The exercise
Look through the material below and copy exactly the lines from the line with "for (const [name, held]" to the line with "for node in", those two lines included.

BEGIN Available records

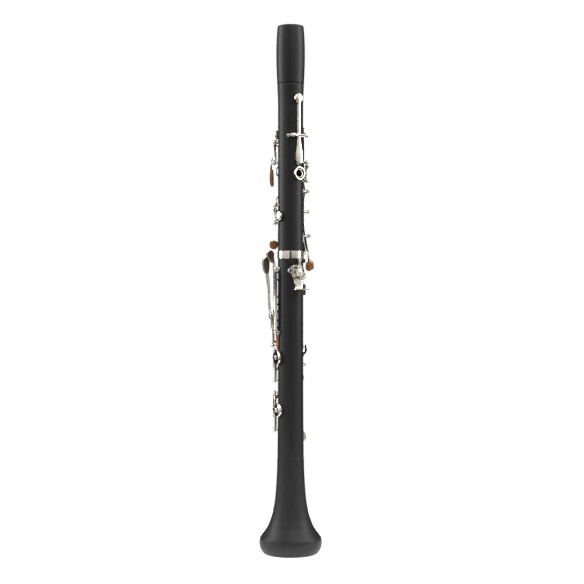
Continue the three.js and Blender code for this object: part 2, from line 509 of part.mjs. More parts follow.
function clarinet() {
  const part = new THREE.Group();
  const put = (name, made, look) => {
    const mesh = new THREE.Mesh(geometryOf(made), new THREE.MeshStandardMaterial(look));
    mesh.name = name;
    part.add(mesh);
  };
  put("barrel", barrel(), WOOD);
  put("upper_joint", upperJoint(), WOOD);
  put("lower_joint", lowerJoint(), WOOD);
  put("bell", bell(), WOOD);
  put("cork_barrel_tenon", tenonCork(UPPER_TOP, 1, TENON_R), CORK);
  put("cork_middle_tenon", tenonCork(LOWER_TOP + GAP, -1, TENON_R), CORK);
  put("cork_bell_tenon", tenonCork(BELL_TOP + GAP, -1, LOWER_TENON), CORK);
  put("socket_ring", socketRing(), SILVER);
  put("thumb_bushing", thumbBushing(), SILVER);
  put("thumb_rest_plate", thumbRestPlate(), SILVER);
  put("thumb_rest_hook", thumbHook(), SILVER);
  put("thumb_rest_screw", clampScrew(), SILVER);
  put("thumb_rest_pin", stopPin(), BLACK);
  put("guide_block", guideBlock(), BLACK);
  put("lever_bumper", leverBumper(), FACE);
  put("posts_side_guide", posts([across(164.5, 358, 2.4, 20)]), STEEL);
  for (const [name, parts] of Object.entries(KEYS))
    put(`key_${name}`, key(HINGES[name], parts(), OPEN[name]), SILVER);
  for (const [name, held] of Object.entries(POSTS))
    put(`posts_${name}`, posts(held.map((h) => HINGES[h]), ...(POST_REACH[name] ?? [])), STEEL);
  for (const name of Object.keys(FACINGS)) put(`facing_${name}`, facing(name), FACE);
  for (const [name, b, z, r] of [["f_sharp_key", 345, 221, 8.4], ["f_key", 352, 162, 7.5]])
    put(`pad_${name}`, padDisc(b, z, r), PAD);
  return part;
}

export default clarinet();
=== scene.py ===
import math

import bpy
from mathutils import Matrix, Vector


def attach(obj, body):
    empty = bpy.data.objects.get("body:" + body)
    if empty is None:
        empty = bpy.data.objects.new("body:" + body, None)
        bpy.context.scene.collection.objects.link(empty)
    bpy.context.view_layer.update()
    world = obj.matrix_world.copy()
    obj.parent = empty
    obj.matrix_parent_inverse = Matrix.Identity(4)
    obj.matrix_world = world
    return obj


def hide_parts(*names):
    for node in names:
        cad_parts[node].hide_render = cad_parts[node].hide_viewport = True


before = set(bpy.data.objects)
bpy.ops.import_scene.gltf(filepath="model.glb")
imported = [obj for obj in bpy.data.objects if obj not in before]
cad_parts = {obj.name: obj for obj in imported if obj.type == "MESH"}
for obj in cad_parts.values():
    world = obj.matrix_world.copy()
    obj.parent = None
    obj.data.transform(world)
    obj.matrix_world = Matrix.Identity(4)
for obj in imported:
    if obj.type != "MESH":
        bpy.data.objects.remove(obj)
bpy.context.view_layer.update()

# Lengths are in millimetres until a mesh is made. Places are polar, as in the CAD: a bearing, a distance
# from the bore's axis and a height. 90 is the thumb side and 270 the side with the finger holes.
MM = 0.001
GAP = 0.3
BELL_TOP, LOWER_TOP, UPPER_TOP, TOTAL = 107, 341, 529, 595
BORE, UPPER_R, LOWER_R = 7.4, 14.2, 14.3
TENON, TENON_R, SOCKET_R = 15, 11.2, 12.3
BELL_TENON_R, BELL_SOCKET_R = 12.2, 13.3
FLARE_TOP, FLARE_SLOPE = 184, 0.0067  # the lower joint widens slowly below this height
SEAT_TOP, CHIMNEY_TOP = 15.2, 16.6
HINGE_R = 18.3
TUBE_R, ROD_R, POST_R = 1.9, 0.95, 2.2
HALF_THICK = 0.75  # of an arm or a touch, unless its row says otherwise
UP = Vector((0, 0, 1))


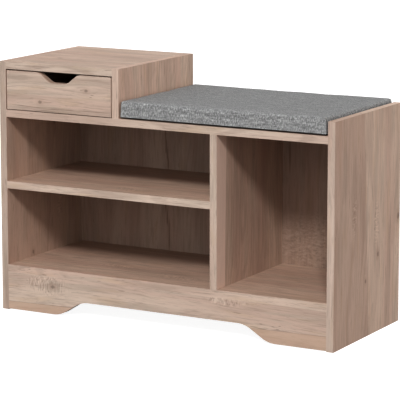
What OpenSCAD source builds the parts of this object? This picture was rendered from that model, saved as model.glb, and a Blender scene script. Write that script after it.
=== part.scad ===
// Entryway bench: two open shoe bays and a shelf under a cushioned seat, with a drawer tower at
// the left. Millimetres. The origin is on the floor at the middle of the footprint, +X points to
// the bench's right, +Y to its back and +Z up.

/* [Bench] */
// Width over the two side panels
bench_w = 800; // [650:5:1100]
// Depth of the side panels, front edge to rear edge
bench_d = 318; // [260:1:420]
// Height of the seat board's upper face above the floor
seat_h = 440; // [360:1:540]
// Thickness of the boards
board_t = 16; // [13:0.5:20]
// Height of the bottom shelf's upper face above the floor
base_h = 100; // [80:1:130]
// Clear height under the middle shelf
lower_bay_h = 168; // [130:1:210]
// Clear width of the bay to the right of the divider
right_bay_w = 252; // [200:1:320]
// How far the right side panel rises above the seat board
panel_rise = 30; // [10:1:60]

/* [Drawer tower] */
// Clear width of the drawer opening
bay_w = 266; // [210:1:330]
// Clear height of the drawer opening
bay_h = 88; // [72:1:120]
// Gap on each side of the drawer front
front_gap_side = 2.5; // [1:0.5:4]
// Gap above the drawer front
front_gap_top = 2.5; // [1:0.5:4]
// Gap below the drawer front
front_gap_low = 1.5; // [1:0.5:4]
// Width of the finger notch where it meets the front's upper edge
notch_w = 112; // [106:1:130]
// Depth of the finger notch
notch_h = 21; // [16:1:28]
// Radius of the notch's rounded corners
notch_r = 22; // [6:1:22]
// Steepness of the notch's sloping ends, in degrees
notch_slope = 38; // [36:1:48]

/* [Drawer box] */
// Thickness of the drawer's sides and back
drawer_t = 12; // [10:0.5:15]
// Free height between the drawer's sides and the top board
drawer_head_gap = 17; // [8:1:30]
// Free depth between the drawer's back and the bay's back panel
drawer_rear_gap = 12; // [6:1:25]
// Height of the drawer's bottom panel above the lower edge of its sides
bottom_lift = 6; // [5:0.5:12]

/* [Back panels] */
// Thickness of the back panels and the drawer's bottom panel
panel_t = 3; // [2.5:0.5:4]
// Distance from the rear edges to the front face of the back panels
back_inset = 20; // [12:1:30]
// Depth of the grooves that hold thin panels
groove_deep = 5; // [3:0.5:6]
// Free play of a thin panel in its groove, each way
groove_play = 0.2; // [0.1:0.05:0.4]

/* [Apron] */
// Gap between the apron and the floor
apron_gap = 2; // [1:0.5:6]
// Length of each foot, from the side panel to where the arch begins
foot_w = 115; // [80:1:160]
// Height of the arch above the feet
arch_h = 34; // [30:1:45]
// Radius of the arch's rounded corners
arch_r = 60; // [20:1:60]
// Steepness of the arch's sloping ends, in degrees
arch_slope = 32; // [28:1:40]
// Length of a corner block
block_l = 32; // [26:1:50]
// Width and height of a corner block
block_w = 18; // [15:1:22]
// Distance from a side panel to the middle of the end corner blocks
block_inset = 54; // [30:1:90]

/* [Cushion] */
// Thickness of the cushion
cushion_h = 31; // [24:1:60]
// Gap between the cushion and the walls beside it
cushion_gap = 3; // [2:0.5:6]
// How far the cushion stops short of the bench's rear edge
cushion_rear_gap = 1.5; // [0.5:0.5:6]
// Thickness of the cover cloth
cover_t = 1.2; // [0.8:0.1:2]
// Thickness of the cushion's base board
cushion_board_t = 3; // [2.5:0.5:6]
// Thickness of the dust cloth under the base board
dust_cloth_t = 0.8; // [0.5:0.1:1.2]
// Length and width of a hook-and-loop pad
pad_size = [30, 25]; // [15:1:40]
// Thickness of one pad of a hook-and-loop pair
pad_t = 1.5; // [1:0.1:2]
// Gap between the hook pad and the loop pad
pad_play = 0.2; // [0.1:0.05:0.4]
// Distance from the cushion's edges to the middle of a pad
pad_inset = 45; // [30:1:80]

/* [Drawer runners] */
// Gap that a runner fills between the bay's wall and the drawer's side
runner_w = 12.5; // [12.5:0.1:13]
// Thickness of the runner steel
steel_t = 1.2; // [1:0.1:1.5]
// Height of the runners above the seat board
runner_lift = 8; // [5:1:14]
// Diameter of the rollers
roller_d = 16; // [14:0.5:18]
// Width of the rollers
roller_w = 6.6; // [5:0.2:7]
// Diameter of the roller pins
pin_d = 4; // [3:0.5:5]
// Gap between a roller and its pin, and between a roller and its track
roller_play = 0.05; // [0.02:0.01:0.1]
// Distance from a runner's end to the middle of its roller
roller_inset = 10; // [9:0.5:14]
// How far a runner is shorter than the drawer box
runner_short = 20; // [10:1:40]

/* [Fittings] */
// Diameter of the cam locks in the boards
cam_d = 15; // [12:0.5:15]
// Depth of the cam locks in the boards
cam_deep = 12.5; // [10:0.5:12.5]
// Distance from a board's end to the middle of its cam locks
cam_back = 24; // [20:1:34]
// Diameter of the cam locks in the drawer's sides
small_cam_d = 12; // [10:0.5:12]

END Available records

Output below
  for (const [name, held] of Object.entries(POSTS))
    put(`posts_${name}`, posts(held.map((h) => HINGES[h]), ...(POST_REACH[name] ?? [])), STEEL);
  for (const name of Object.keys(FACINGS)) put(`facing_${name}`, facing(name), FACE);
  for (const [name, b, z, r] of [["f_sharp_key", 345, 221, 8.4], ["f_key", 352, 162, 7.5]])
    put(`pad_${name}`, padDisc(b, z, r), PAD);
  return part;
}

export default clarinet();
=== scene.py ===
import math

import bpy
from mathutils import Matrix, Vector


def attach(obj, body):
    empty = bpy.data.objects.get("body:" + body)
    if empty is None:
        empty = bpy.data.objects.new("body:" + body, None)
        bpy.context.scene.collection.objects.link(empty)
    bpy.context.view_layer.update()
    world = obj.matrix_world.copy()
    obj.parent = empty
    obj.matrix_parent_inverse = Matrix.Identity(4)
    obj.matrix_world = world
    return obj


def hide_parts(*names):
    for node in names:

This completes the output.